#### The problem
Lines containing the string "bodies" are to be counted; report only how many there are.

#### Given material
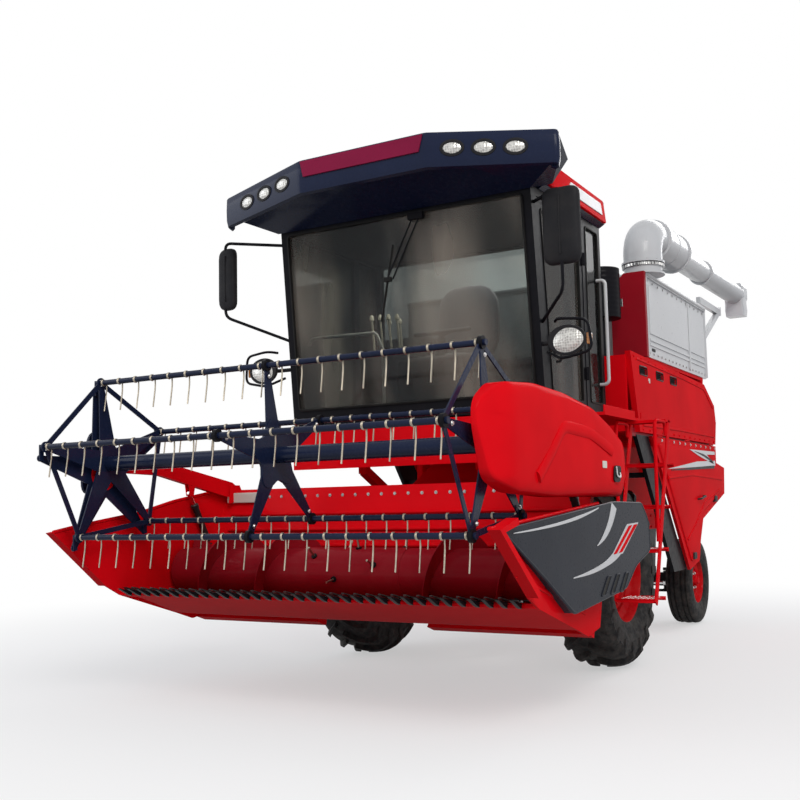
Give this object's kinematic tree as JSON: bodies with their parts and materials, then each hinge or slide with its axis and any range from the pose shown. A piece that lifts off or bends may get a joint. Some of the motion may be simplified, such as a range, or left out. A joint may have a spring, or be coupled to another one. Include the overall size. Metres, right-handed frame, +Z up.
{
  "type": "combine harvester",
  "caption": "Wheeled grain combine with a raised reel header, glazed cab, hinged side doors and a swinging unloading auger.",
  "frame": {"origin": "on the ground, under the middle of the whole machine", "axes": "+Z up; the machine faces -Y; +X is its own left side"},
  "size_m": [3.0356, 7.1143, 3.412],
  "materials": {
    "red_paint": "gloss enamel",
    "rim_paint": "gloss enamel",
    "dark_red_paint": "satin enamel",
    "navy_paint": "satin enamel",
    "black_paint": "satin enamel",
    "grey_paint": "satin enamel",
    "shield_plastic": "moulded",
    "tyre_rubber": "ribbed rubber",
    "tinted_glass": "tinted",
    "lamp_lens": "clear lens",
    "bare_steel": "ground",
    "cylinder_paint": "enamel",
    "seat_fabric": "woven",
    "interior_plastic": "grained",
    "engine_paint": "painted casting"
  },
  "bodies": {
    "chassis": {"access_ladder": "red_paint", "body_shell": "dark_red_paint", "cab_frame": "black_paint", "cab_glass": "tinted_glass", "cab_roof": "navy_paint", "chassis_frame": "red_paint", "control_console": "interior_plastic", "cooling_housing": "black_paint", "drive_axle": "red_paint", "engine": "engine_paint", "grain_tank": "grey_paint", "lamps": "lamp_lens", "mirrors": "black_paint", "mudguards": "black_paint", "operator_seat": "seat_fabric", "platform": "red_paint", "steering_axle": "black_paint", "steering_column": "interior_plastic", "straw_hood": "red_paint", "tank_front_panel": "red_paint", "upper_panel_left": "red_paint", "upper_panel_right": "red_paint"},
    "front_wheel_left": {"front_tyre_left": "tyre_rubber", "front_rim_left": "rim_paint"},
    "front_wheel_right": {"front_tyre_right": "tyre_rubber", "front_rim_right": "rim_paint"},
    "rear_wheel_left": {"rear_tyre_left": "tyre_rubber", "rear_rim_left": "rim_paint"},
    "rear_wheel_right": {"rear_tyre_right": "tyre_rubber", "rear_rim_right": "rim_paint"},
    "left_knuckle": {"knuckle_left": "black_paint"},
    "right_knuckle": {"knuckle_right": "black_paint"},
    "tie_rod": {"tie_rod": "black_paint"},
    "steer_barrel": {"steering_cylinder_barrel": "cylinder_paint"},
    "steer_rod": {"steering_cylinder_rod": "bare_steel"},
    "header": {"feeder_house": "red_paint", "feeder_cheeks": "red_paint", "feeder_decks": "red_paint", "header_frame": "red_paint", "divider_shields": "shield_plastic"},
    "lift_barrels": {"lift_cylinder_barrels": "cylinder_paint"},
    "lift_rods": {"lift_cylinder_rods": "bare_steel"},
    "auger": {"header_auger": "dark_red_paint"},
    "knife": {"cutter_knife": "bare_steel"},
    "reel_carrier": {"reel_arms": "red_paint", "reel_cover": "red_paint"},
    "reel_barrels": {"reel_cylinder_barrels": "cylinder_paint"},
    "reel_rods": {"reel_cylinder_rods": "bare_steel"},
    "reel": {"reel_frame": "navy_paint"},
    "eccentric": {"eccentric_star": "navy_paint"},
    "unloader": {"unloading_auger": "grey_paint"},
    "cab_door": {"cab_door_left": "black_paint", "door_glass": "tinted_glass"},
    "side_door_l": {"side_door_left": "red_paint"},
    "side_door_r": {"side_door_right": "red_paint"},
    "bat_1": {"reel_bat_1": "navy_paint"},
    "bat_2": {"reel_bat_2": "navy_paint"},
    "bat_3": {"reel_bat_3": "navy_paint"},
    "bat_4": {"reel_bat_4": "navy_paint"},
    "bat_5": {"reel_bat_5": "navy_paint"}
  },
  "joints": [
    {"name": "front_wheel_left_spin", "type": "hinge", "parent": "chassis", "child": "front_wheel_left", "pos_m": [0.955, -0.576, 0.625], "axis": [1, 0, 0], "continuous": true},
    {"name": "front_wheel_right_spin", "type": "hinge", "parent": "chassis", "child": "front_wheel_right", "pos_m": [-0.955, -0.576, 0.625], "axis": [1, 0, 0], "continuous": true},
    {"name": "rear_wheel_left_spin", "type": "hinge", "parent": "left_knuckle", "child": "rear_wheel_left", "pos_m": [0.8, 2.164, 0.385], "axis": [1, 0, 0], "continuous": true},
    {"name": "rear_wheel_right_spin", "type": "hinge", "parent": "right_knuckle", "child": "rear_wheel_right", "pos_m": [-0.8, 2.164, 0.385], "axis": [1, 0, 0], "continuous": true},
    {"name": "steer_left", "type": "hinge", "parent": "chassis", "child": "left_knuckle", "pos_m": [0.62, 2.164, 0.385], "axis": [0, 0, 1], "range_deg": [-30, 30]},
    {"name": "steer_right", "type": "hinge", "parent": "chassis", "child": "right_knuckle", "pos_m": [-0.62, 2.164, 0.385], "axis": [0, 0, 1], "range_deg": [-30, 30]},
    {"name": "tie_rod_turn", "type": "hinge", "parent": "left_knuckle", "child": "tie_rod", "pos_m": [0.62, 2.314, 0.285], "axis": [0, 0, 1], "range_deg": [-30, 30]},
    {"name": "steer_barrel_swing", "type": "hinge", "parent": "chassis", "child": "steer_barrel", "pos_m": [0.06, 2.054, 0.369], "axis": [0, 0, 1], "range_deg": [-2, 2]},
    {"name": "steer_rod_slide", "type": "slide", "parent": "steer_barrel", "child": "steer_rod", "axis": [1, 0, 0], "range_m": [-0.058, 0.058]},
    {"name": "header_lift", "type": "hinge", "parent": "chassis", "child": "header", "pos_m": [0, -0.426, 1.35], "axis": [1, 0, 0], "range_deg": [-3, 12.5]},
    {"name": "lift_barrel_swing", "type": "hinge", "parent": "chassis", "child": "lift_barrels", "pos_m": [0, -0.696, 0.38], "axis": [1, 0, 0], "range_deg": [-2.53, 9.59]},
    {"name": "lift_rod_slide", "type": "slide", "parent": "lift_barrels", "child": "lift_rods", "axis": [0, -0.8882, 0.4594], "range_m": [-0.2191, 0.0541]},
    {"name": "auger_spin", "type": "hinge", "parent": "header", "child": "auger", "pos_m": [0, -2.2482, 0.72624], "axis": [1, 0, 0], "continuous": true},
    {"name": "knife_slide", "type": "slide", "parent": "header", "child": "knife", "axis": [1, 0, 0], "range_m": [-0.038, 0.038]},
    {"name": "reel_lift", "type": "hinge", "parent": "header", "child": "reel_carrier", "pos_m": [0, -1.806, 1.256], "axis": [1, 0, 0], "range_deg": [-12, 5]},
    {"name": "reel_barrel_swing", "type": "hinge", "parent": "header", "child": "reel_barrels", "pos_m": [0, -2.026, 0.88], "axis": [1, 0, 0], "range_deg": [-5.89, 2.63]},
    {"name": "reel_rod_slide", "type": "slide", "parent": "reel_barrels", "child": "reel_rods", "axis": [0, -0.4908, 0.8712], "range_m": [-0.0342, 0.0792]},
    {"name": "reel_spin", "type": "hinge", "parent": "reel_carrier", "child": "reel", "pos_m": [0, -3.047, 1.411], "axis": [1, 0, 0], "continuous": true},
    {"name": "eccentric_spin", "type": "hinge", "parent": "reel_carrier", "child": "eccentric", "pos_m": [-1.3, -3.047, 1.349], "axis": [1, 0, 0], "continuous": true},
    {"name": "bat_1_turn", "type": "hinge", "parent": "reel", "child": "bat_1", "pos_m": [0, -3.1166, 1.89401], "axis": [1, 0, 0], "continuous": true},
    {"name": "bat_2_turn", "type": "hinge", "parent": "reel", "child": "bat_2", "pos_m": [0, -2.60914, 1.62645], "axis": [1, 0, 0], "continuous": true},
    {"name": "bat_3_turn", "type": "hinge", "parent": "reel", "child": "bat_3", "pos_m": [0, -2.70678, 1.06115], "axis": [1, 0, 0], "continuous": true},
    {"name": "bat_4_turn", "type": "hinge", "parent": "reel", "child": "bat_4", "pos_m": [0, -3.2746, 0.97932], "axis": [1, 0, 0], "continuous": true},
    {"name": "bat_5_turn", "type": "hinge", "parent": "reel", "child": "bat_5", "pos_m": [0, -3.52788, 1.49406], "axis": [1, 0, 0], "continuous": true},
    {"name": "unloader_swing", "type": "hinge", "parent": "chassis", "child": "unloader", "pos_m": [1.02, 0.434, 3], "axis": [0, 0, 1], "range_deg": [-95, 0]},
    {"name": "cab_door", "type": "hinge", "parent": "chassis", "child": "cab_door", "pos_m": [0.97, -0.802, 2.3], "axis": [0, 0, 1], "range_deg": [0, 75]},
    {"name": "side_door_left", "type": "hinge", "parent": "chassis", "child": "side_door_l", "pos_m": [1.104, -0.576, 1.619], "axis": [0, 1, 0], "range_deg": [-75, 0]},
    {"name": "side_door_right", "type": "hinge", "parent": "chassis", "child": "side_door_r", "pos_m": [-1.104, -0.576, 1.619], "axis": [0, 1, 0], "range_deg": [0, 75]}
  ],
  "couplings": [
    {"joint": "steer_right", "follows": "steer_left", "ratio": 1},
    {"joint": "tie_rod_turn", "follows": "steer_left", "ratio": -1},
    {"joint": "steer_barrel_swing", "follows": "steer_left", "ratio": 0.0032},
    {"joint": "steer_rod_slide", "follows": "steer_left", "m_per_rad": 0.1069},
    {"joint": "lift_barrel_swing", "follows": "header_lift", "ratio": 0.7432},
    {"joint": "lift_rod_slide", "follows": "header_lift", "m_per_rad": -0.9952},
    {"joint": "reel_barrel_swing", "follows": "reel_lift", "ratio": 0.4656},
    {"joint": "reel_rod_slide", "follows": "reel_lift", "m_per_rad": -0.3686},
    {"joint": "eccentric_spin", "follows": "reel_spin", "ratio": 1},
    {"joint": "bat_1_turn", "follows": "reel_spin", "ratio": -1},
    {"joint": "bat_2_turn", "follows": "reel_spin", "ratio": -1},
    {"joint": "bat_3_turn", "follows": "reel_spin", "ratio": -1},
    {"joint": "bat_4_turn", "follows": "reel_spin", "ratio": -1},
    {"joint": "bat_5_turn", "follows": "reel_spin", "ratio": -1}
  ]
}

#### Task result
2